Our research on socially acceptable robot navigation is illustrated in the scenario of robots entering an elevator shared with humans. The NAVER robots currently have their own elevator called “Roboport” but, to move away from being dependent upon such specific robot infrastructures, we need to develop policies that enable our robots to share regular elevators with people. This elevator scenario may appear to be simple but it involves subtle and nuanced negotiations, navigation within constrained spaces and precise timing. Also, although not yet entirely solved, navigating vertically is a critical ability for autonomous robots operating in high rise buildings. This step is the first towards developing a set of core navigation behaviors that can be generalized to other scenarios and social contexts.

Around-D robot in 1784. Employee putting inserting a package for delivery.
NAVER robots deployed in 1784 HQ building.

Exploring different approaches to robot behavior design

We’ve investigated the potential advantages of an approach that deliberately differentiates robot behavior from human-like behaviors. While there is a wealth of research on designing robots that mimic human social norms [1], studies on the interactions between humans and robots (HRI) reveal that people’s responses to robots differ significantly from their responses to other humans [2]. This suggests that social expectations for robots might actually diverge from those for humans. Our research has focused on understanding the extent to which robots should emulate human-like navigation behaviors versus adopting machine-like behaviors, which leverage unique robotic capabilities [3], can limit the amount of social understanding required, as well as the illusion of social competence [4]. Through our research we’ve assessed the impact of such a distinction based on their social acceptance and successful integration into human-occupied spaces.

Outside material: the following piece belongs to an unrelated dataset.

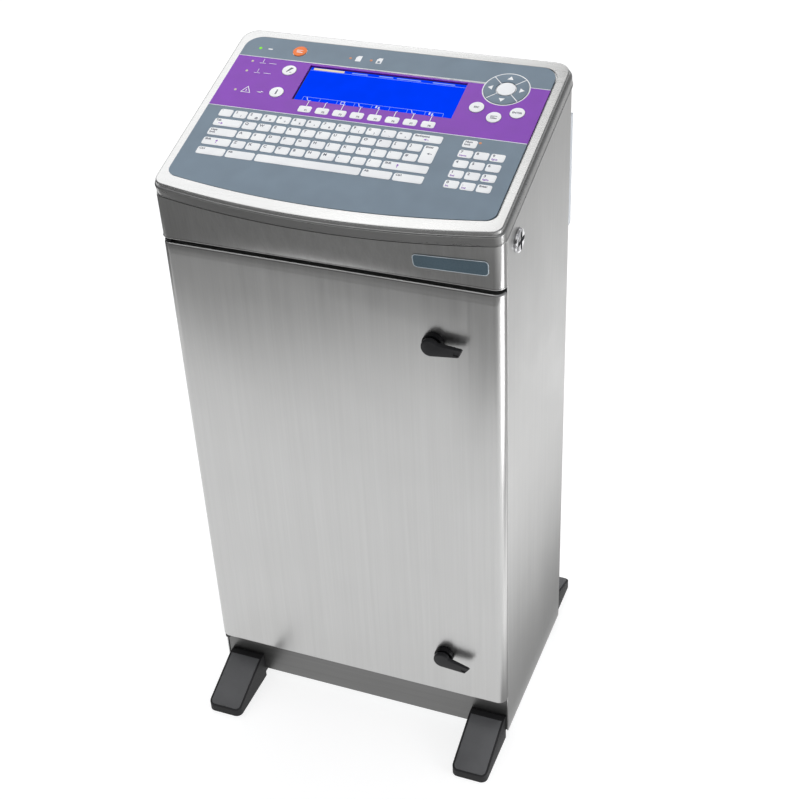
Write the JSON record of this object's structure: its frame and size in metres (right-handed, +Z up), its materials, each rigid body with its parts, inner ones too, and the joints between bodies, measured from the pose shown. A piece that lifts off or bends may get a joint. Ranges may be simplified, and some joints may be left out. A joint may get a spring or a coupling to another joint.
{
  "type": "date code inkjet printer",
  "caption": "Floor-standing inkjet date coder: brushed steel cabinet on wedge feet, hinged front door with wing latches, and a tilting sloped console with keyboard and display.",
  "frame": {"origin": "on the floor, under the middle of the cabinet", "axes": "+Z up, front door and console face -Y, +X is the right of a person at the keyboard"},
  "size_m": [0.3466, 0.3312, 0.7018],
  "materials": {
    "steel_cabinet": "vertical brushed grain, satin",
    "steel_dark": "fine brushed, in shade",
    "steel_console": "fine satin",
    "zinc_sheet": "zinc plated sheet, dull",
    "chrome_fittings": "polished",
    "black_plastic": "fine moulded texture, satin",
    "black_rubber": "matt moulded",
    "membrane": "printed polyester film, satin",
    "key_white": "printed polyester film, satin",
    "key_orange": "printed polyester film, satin",
    "lcd_window": "backlit blue display behind a clear window",
    "circuit_board": "solder mask",
    "tank_plastic": "blow moulded, translucent",
    "cast_case": "bead blasted",
    "cover_plastic": "moulded, light grey",
    "badge": "domed label, light outline"
  },
  "bodies": {
    "cabinet": {"side_panel_left": "steel_cabinet", "side_panel_right": "steel_cabinet", "rear_panel": "steel_cabinet", "plinth": "steel_dark", "front_fascia": "steel_dark", "console_hinge_leaf": "steel_console", "base_plate": "zinc_sheet", "door_frame": "zinc_sheet", "mid_shelf": "zinc_sheet", "pressure_accumulator": "zinc_sheet", "console_hinge_pin": "chrome_fittings", "door_pivot_lower": "black_plastic", "door_pivot_upper": "black_plastic", "umbilical_gland": "black_plastic", "power_gland": "black_plastic", "signal_gland": "black_plastic", "fan_housing": "black_plastic", "foot_front_left": "black_rubber", "foot_front_right": "black_rubber", "foot_rear_left": "black_rubber", "foot_rear_right": "black_rubber", "main_board": "circuit_board", "ink_tank": "tank_plastic", "makeup_tank": "tank_plastic", "ink_manifold": "tank_plastic", "ink_filter": "tank_plastic", "power_supply": "cast_case", "ink_pump": "cast_case", "rear_filter_cover": "cover_plastic", "fascia_badge": "badge"},
    "door": {"door_panel": "steel_cabinet", "door_gasket": "black_rubber", "upper_latch_housing": "black_plastic", "lower_latch_housing": "black_plastic"},
    "upper_latch": {"upper_latch_handle": "black_plastic", "upper_latch_cam": "zinc_sheet"},
    "lower_latch": {"lower_latch_handle": "black_plastic", "lower_latch_cam": "zinc_sheet"},
    "console": {"console_bezel": "steel_console", "membrane_overlay": "membrane", "display_window": "lcd_window", "display_module": "black_plastic", "console_board": "circuit_board", "console_hinge_bracket": "steel_console"},
    "side_lock_left": {"side_lock_left": "chrome_fittings"},
    "side_lock_right": {"side_lock_right": "chrome_fittings"},
    "fan": {"fan_rotor": "black_plastic"},
    "ink_cap": {"ink_tank_cap": "black_plastic"},
    "makeup_cap": {"makeup_tank_cap": "black_plastic"},
    "power_key": {"power_key": "key_orange"},
    "print_key": {"print_key": "key_white"},
    "info_key": {"info_key": "key_white"},
    "escape_key": {"escape_key": "key_white"},
    "edit_key": {"edit_key": "key_white"},
    "enter_key": {"enter_key": "key_white"},
    "pad_centre_key": {"pad_centre_key": "key_white"},
    "pad_up_key": {"pad_up_key": "membrane"},
    "pad_down_key": {"pad_down_key": "membrane"},
    "pad_left_key": {"pad_left_key": "membrane"},
    "pad_right_key": {"pad_right_key": "membrane"}
  },
  "joints": [
    {"name": "door_swing", "type": "hinge", "parent": "cabinet", "child": "door", "pos_m": [-0.163, -0.10305, 0.3182], "axis": [0, 0, -1], "range_deg": [0, 110]},
    {"name": "upper_latch_turn", "type": "hinge", "parent": "door", "child": "upper_latch", "pos_m": [0.103, -0.10725, 0.5137], "axis": [0, 1, 0], "range_deg": [0, 90]},
    {"name": "lower_latch_turn", "type": "hinge", "parent": "door", "child": "lower_latch", "pos_m": [0.103, -0.10725, 0.1187], "axis": [0, 1, 0], "range_deg": [0, 90]},
    {"name": "console_tilt", "type": "hinge", "parent": "cabinet", "child": "console", "pos_m": [0, 0.10035, 0.6762], "axis": [-1, 0, 0], "range_deg": [0, 65]},
    {"name": "side_lock_left_turn", "type": "hinge", "parent": "cabinet", "child": "side_lock_left", "pos_m": [-0.17, -0.06765, 0.6082], "axis": [1, 0, 0], "range_deg": [0, 90]},
    {"name": "side_lock_right_turn", "type": "hinge", "parent": "cabinet", "child": "side_lock_right", "pos_m": [0.17, -0.06765, 0.6082], "axis": [1, 0, 0], "range_deg": [0, 90]},
    {"name": "fan_spin", "type": "hinge", "parent": "cabinet", "child": "fan", "pos_m": [0.1, 0.06985, 0.5972], "axis": [0, 1, 0], "continuous": true},
    {"name": "ink_cap_turn", "type": "hinge", "parent": "cabinet", "child": "ink_cap", "pos_m": [-0.085, 0.00135, 0.1622], "axis": [0, 0, 1], "range_deg": [0, 270]},
    {"name": "makeup_cap_turn", "type": "hinge", "parent": "cabinet", "child": "makeup_cap", "pos_m": [0.085, 0.00135, 0.1622], "axis": [0, 0, 1], "range_deg": [0, 270]},
    {"name": "power_key_press", "type": "slide", "parent": "console", "child": "power_key", "axis": [0, 0.2823, -0.9593], "range_m": [0, 0.0005], "stiffness_N_per_m": 2000},
    {"name": "print_key_press", "type": "slide", "parent": "console", "child": "print_key", "axis": [0, 0.2823, -0.9593], "range_m": [0, 0.0005], "stiffness_N_per_m": 2000},
    {"name": "info_key_press", "type": "slide", "parent": "console", "child": "info_key", "axis": [0, 0.2823, -0.9593], "range_m": [0, 0.0005], "stiffness_N_per_m": 2000},
    {"name": "escape_key_press", "type": "slide", "parent": "console", "child": "escape_key", "axis": [0, 0.2823, -0.9593], "range_m": [0, 0.0005], "stiffness_N_per_m": 2000},
    {"name": "edit_key_press", "type": "slide", "parent": "console", "child": "edit_key", "axis": [0, 0.2823, -0.9593], "range_m": [0, 0.0005], "stiffness_N_per_m": 2000},
    {"name": "enter_key_press", "type": "slide", "parent": "console", "child": "enter_key", "axis": [0, 0.2823, -0.9593], "range_m": [0, 0.0005], "stiffness_N_per_m": 2000},
    {"name": "pad_centre_key_press", "type": "slide", "parent": "console", "child": "pad_centre_key", "axis": [0, 0.2823, -0.9593], "range_m": [0, 0.0005], "stiffness_N_per_m": 2000},
    {"name": "pad_up_key_press", "type": "slide", "parent": "console", "child": "pad_up_key", "axis": [0, 0.2823, -0.9593], "range_m": [0, 0.0005], "stiffness_N_per_m": 2000},
    {"name": "pad_down_key_press", "type": "slide", "parent": "console", "child": "pad_down_key", "axis": [0, 0.2823, -0.9593], "range_m": [0, 0.0005], "stiffness_N_per_m": 2000},
    {"name": "pad_left_key_press", "type": "slide", "parent": "console", "child": "pad_left_key", "axis": [0, 0.2823, -0.9593], "range_m": [0, 0.0005], "stiffness_N_per_m": 2000},
    {"name": "pad_right_key_press", "type": "slide", "parent": "console", "child": "pad_right_key", "axis": [0, 0.2823, -0.9593], "range_m": [0, 0.0005], "stiffness_N_per_m": 2000}
  ]
}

We first conducted ethnographic observations to understand, in practice, how people behave in what we might call ‘the practice [5] of taking the elevator’. While taking an elevator is in many ways  straightforward, it is also constituted of practices that are methodical and accountable, with normative components (i.e. first come first served) and nuanced, often including the non-verbal use of space and resources.

Before performing in-person experiments we conducted a preliminary online survey to evaluate the hypotheses that i] people desire different robot behaviors when queuing for elevators ii] prioritize human access over robot access regardless of arrival order, and iii] have different positional preferences for robots and humans within an elevator. Our analysis of the survey results has revealed that, while human-like behaviors in a robot are perceived as familiar and easy to understand, some machine-like behaviors may be preferred or closer to a priori expectations of how a robot should behave. Some might consider a behavior natural if it is similar to what a human would do but, for others it might mean that robots are not expected to behave like humans, so another set of behaviors is more appropriate.

Building on the findings of the online study, we carried out an in-person study to investigate what the right balance is when designing policies that integrate human-like and machine-like behaviors, to leverage the best of each. In this Wizard-of-Oz experiment, participants experienced a variety of elevator waiting situations with the robot. They were video recorded and provided feedback via questionnaires and follow-up interviews. The findings suggested a preference for a blend of behaviors, where machine-like fixed and marked waiting positions were deemed more visible, predictable and efficient. The study also highlight the flexibility required in robot behaviors to adapt to complex, real-world situations, pointing to the potential limitations of predefined machine-like positions in dynamic human environments. In general, the robot’s visibility and timely communication of its intentions i.e. when the elevator doors opened, were crucial for participants to understand the robot’s actions, especially when it sought to prioritize its entry.

Delivery robot Around-D taking a regular elevator in the 1784 building.
Delivery robot Around-D taking a regular elevator in the 1784 building.

Beyond proxemics towards embedding context specific social norms in robot navigation

While a fixed position proposed in the machine-like approach has advantages in terms of predictability, consistency of behavior, and ease of implementation, it may not always be available in practice or may not satisfy other technical dependencies of the service carried out by the robot so we tackle the problem of finding socially acceptable waiting positions autonomously. We consider two scenarios, i.e., (1) when the robot gives way to allow people to enter the elevator before it, and (2) when the robot claims priority due to an urgent task and intends to board before people.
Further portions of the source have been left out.